Vient alors la question du prix. “Une citation dans un article présenté seulement lors d’une conférence peut coûter une cinquantaine d’euros, et être l’un des auteurs publié dans une revue de premier plan pour être facturé plus de 1 000 euros”, souligne Nick H. Wise.

Pour augmenter les chances de glisser l’un de leurs faux articles dans des publications prestigieuses, ces “usines à publications” sont prêtes à tout ou presque. Elles peuvent corrompre des relecteurs, fournir leurs propres relecteurs (certaines revues qui n’ont pas de spécialistes sous la main peuvent demander aux auteurs d’un article de leur suggérer des noms de relecteurs), ou alors elles s'appuient sur leurs propres agents "infiltrés" au sein des comités de relecture, expliquent les experts interrogés.

Parfois, les prix peuvent affoler les compteurs.
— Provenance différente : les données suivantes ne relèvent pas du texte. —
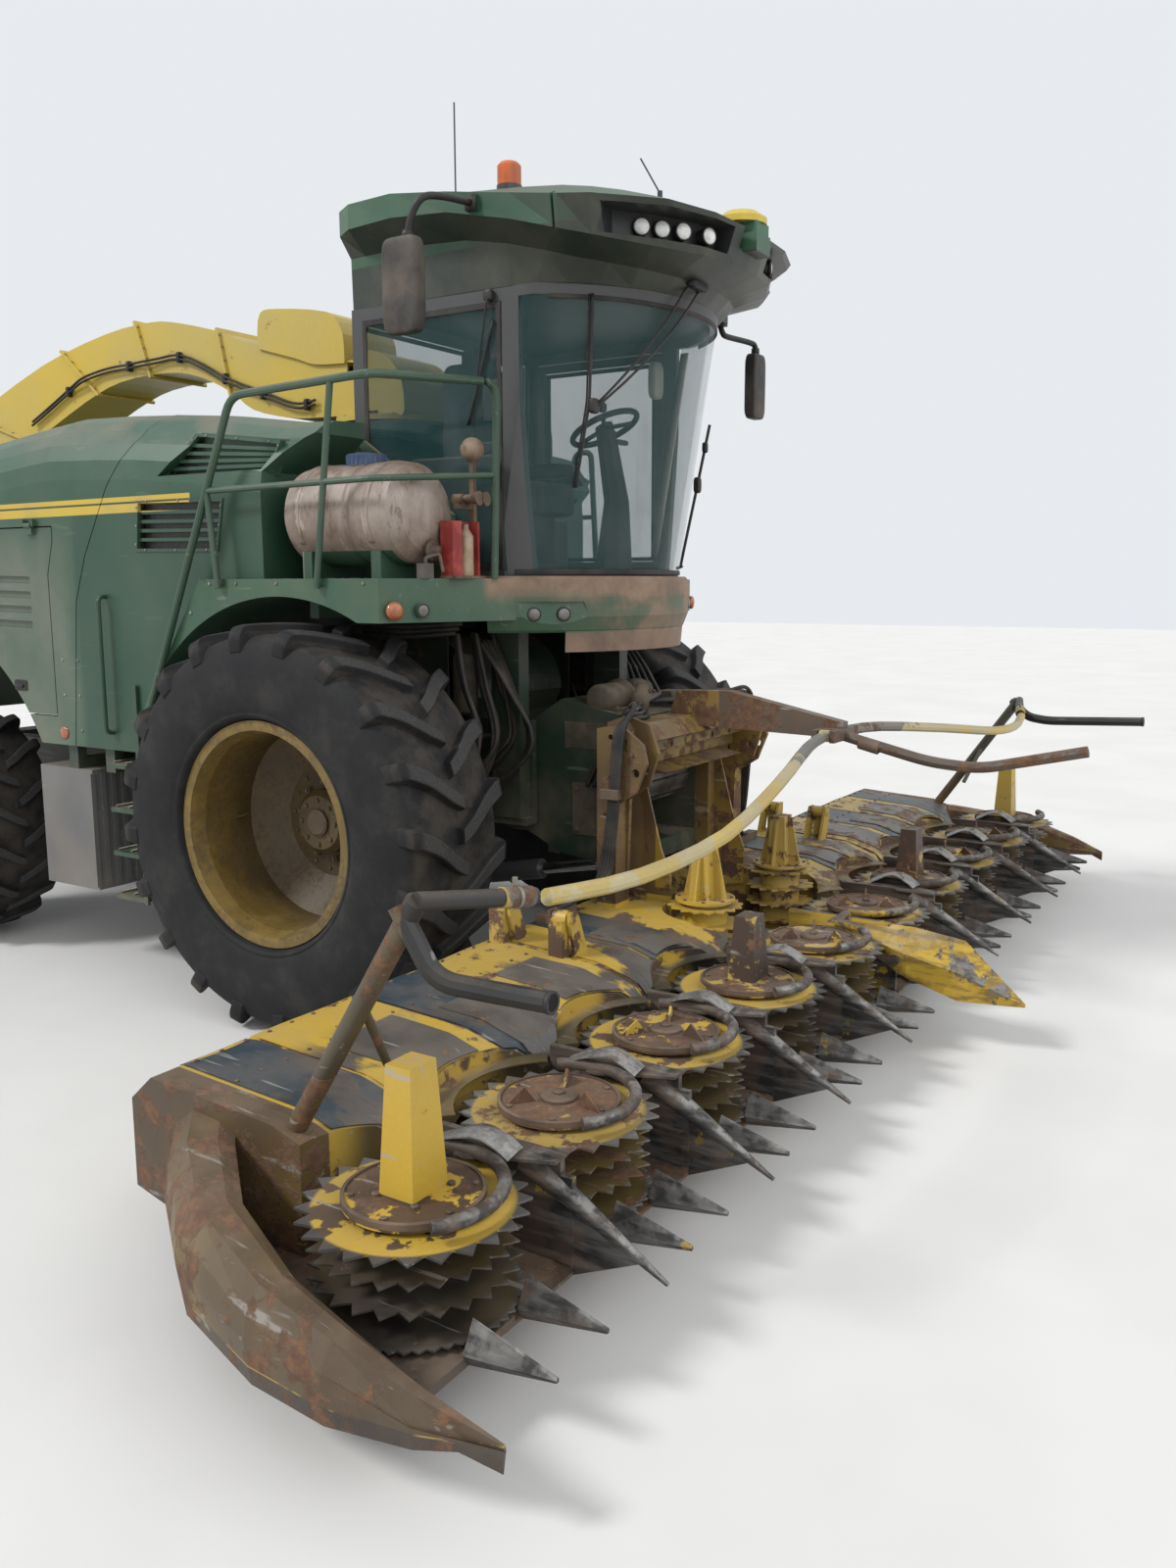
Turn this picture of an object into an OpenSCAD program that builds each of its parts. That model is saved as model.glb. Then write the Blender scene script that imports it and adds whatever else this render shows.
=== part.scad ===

Une “usine à publications” chinoise a pu demander plus de 25 000 dollars pour un article. “Il faut se rendre compte qu’à une époque – maintenant révolue – les autorités chinoises promettaient des bonus de 100 000 dollars à des scientifiques qui réussissaient à être publié dans Nature par exemple”, explique Anna Abalkina.

Danger pour la santé publique

Et cette “pression à la publication explique en très grande partie pourquoi cette industrie s’est tellement développée”, assure Enrico Bucci. “En Indonésie – un pays que j’ai étudié – le salaire de base d’un scientifique est très bas, et suffit à peine à vivre, mais pour chaque publication, il y a un nouveau bonus, et qu’importe la qualité de l’article écrit”, précise Rizqy Amelia Zein. “Être publié pour être important pour obtenir sa thèse, ou pour avoir des bourses de recherche”, ajoute Anna Abalkina.

Pour ces experts, “il faudra probablement réformer ces systèmes d’incitation sous peine de voir le secteur de l’édition s’effondrer sous le poids des ‘usines à publications’”, résume Enrico Bucci.

Et ce n’est pas qu’un problème pour le monde scientifique. “Si on ne peut plus avoir confiance dans les conclusions des études scientifiques, qui va-t-on croire ? S’il ne peut plus y avoir de consensus scientifiques, les politiques, comme Donald Trump aux États-Unis peuvent choisir ce qu’ils veulent pour justifier leur orientations politiques”, prévient Enrico Bucci.

Sans compter que “la recherche médicale est particulièrement touchée par ce phénomène”, assure Anna Abalkina. Ainsi “on estime qu’environ 14 % des tous les articles publiés dans le domaine de la recherche sur le cancer ont été écrits par des ‘usines à publication’”, souligne cette experte. Autrement dit, “il est possible que des traitements soient développés sur la base de fausses données. Franchement dans ces circonstances, j’ai sérieusement peur de tomber malade”, conclut-elle.